Advances are regularly being made in cancer genetics.

But, if patients aren't screened and diagnosed early enough, the advances can't save lives.

A presentation at The North American Menopause Society (NAMS) Annual Meeting in San Diego, October 3-6, will review the various genetic testing options for breast cancer, as well as profile those who should be tested.

It is estimated that 12-14% of breast cancers are related to hereditary cancer predisposition syndromes.

That means nearly 35,000 cases of breast cancer every year are attributable to hereditary risk.

When breast cancer is detected early enough, women have significantly better chances of survival.

Those chances increase if the probability of getting breast cancer can be decreased through the use of various preventive medications and risk-reducing surgical procedures.

In her presentation at the upcoming NAMS Annual Meeting, Dr. Holly Pederson from the Cleveland Clinic will provide compelling data designed to encourage healthcare providers to be more proactive in identifying those patients most at risk and when to recommend genetic counselling and testing.

She will discuss the various advances in genetic testing, including multigene panel testing, which is proving to be more effective and cost-efficient, as well as discuss emerging SNP panels and the pros and cons around direct to consumer tests.
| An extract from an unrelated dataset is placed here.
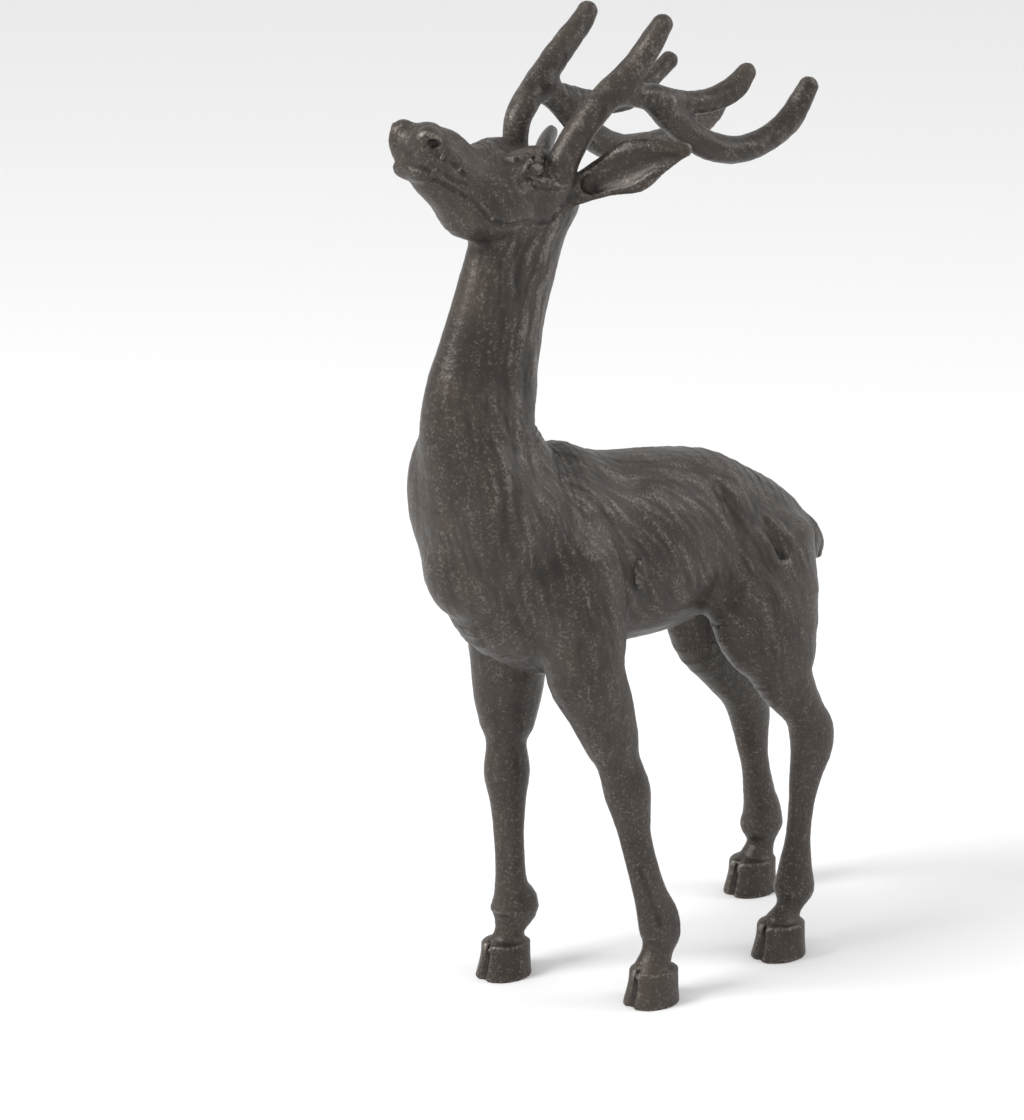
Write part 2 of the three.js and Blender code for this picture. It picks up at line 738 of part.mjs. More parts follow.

"It is imperative that we identify those patients with a hereditary predisposition to breast cancer as early as possible" says Dr. Pederson. "If patients are concerned about the cost of genetic testing, they can be reassured that the Patient Protection and Affordable Care Act identifies BRCA testing as a preventive service. Medicare provides coverage for affected patients with a qualifying personal history, and 97% of commercial insurers and most state Medicaid programs provide coverage for hereditary cancer testing."

"Healthcare providers need to understand the importance of early screening and the advances being made in cancer genetics, making it possible to help save lives," says Dr. JoAnn Pinkerton, NAMS executive director.